Im Prinzip müsste man jetzt nach Moskau fahren und die Sache dort vor Ort klären. Man kann aber hoffen, dass diese Stelle Niederlassungen in Russland besitzt. Also muss man dort anrufen und sich danach erkundigen. Wenn man Glück hat, gibt es noch eine weitere Niederlassung, wenn man Pech hat ist diese z.B. in Petersburg. Da dies aber unzumutbare Entfernungen sind (und man ja ohne Reispass mit gültigem Visum sowieso nicht fliegen oder mit der Bahn fahren darf) geht man am besten zurück zum Konsulat und hofft, dass sie einem in der Beziehung weiter helfen können. In der Tat hat das Konsulat eine gute Beziehung zum OVIR, aber leider nur zur Chefin. Diese stellt auch, zwar nicht ganz legal, ohne Registrierung ein Visum aus. Ist diese nicht da, hat man Pech und kann sich noch einen Tag Novosibirsk anschauen. Hat man dann das Okay von der Chefin, braucht man das Visum nur noch zu bezahlen. Aber auch dies ist mit Schwierigkeiten verbunden, denn man kann es nicht bar auf dem OVIR bezahlen, sondern muss es auf der Bank überweisen. Allerdings bekommt man nicht gesagt auf welche Bank, Kontonummer und Bankleitzahl man das Geld zu überweisen hat. Deswegen geht man am besten zurück zum Konsulat und fragt dort nach. Die russischen Angestellten kennen sich damit aus. Die Überweisung kann auf jeder beliebigen Bank gemacht werden, allerdings muss dafür ein Überweisungsschein gemäß einem aushängenden Vordruck ausgefüllt werden. Am besten ist es, wenn ein russischer Angestellter vom Konsulat mit auf die Bank geht und beim Ausfüllen des Überweisungsscheins behilflich ist. Wie gesagt, ein Vordruck zum Ausfüllen hängt zwar aus, aber da es davon viele gibt, blickt man nicht durch, welchen man nehmen soll. Hat man dann die Überweisung getätigt, erhält man eine Quittung mit der man zum OVIR geht und nach Abgabe von ebenfalls 2 Fotos endlich das lang ersehnte Visum in den Händen halten kann.

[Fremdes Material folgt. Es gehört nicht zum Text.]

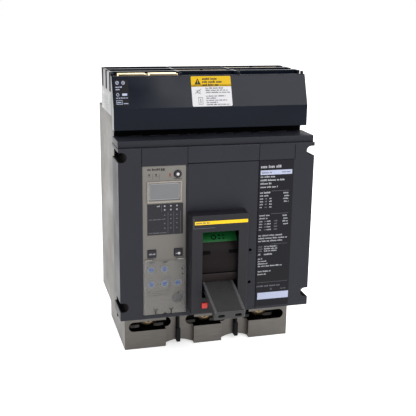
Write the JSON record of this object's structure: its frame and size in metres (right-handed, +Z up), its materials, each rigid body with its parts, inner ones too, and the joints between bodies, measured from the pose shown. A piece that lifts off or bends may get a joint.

Falls man mit mehreren Leuten unterwegs ist und es wurden alle beklaut (soll ja auch vorkommen), so benötigt man wenigstens noch von einer Person der Gruppe einen Reisepass, um wieder an Geld zu kommen. Bei allen Banken, an denen Western Union steht, kann man sich nämlich von den Verwandten daheim Geld überweisen lassen. Diese Überweisung dauert nur wenige Stunden. Die Verwandten benötigen dazu nur die Nummer des Reisepasses und man selbst kann mit dem Reisepass das Geld von der Bank abholen. Allerdings sind die Gebühren enorm, bei 200€ sind es bereits knappe 30€.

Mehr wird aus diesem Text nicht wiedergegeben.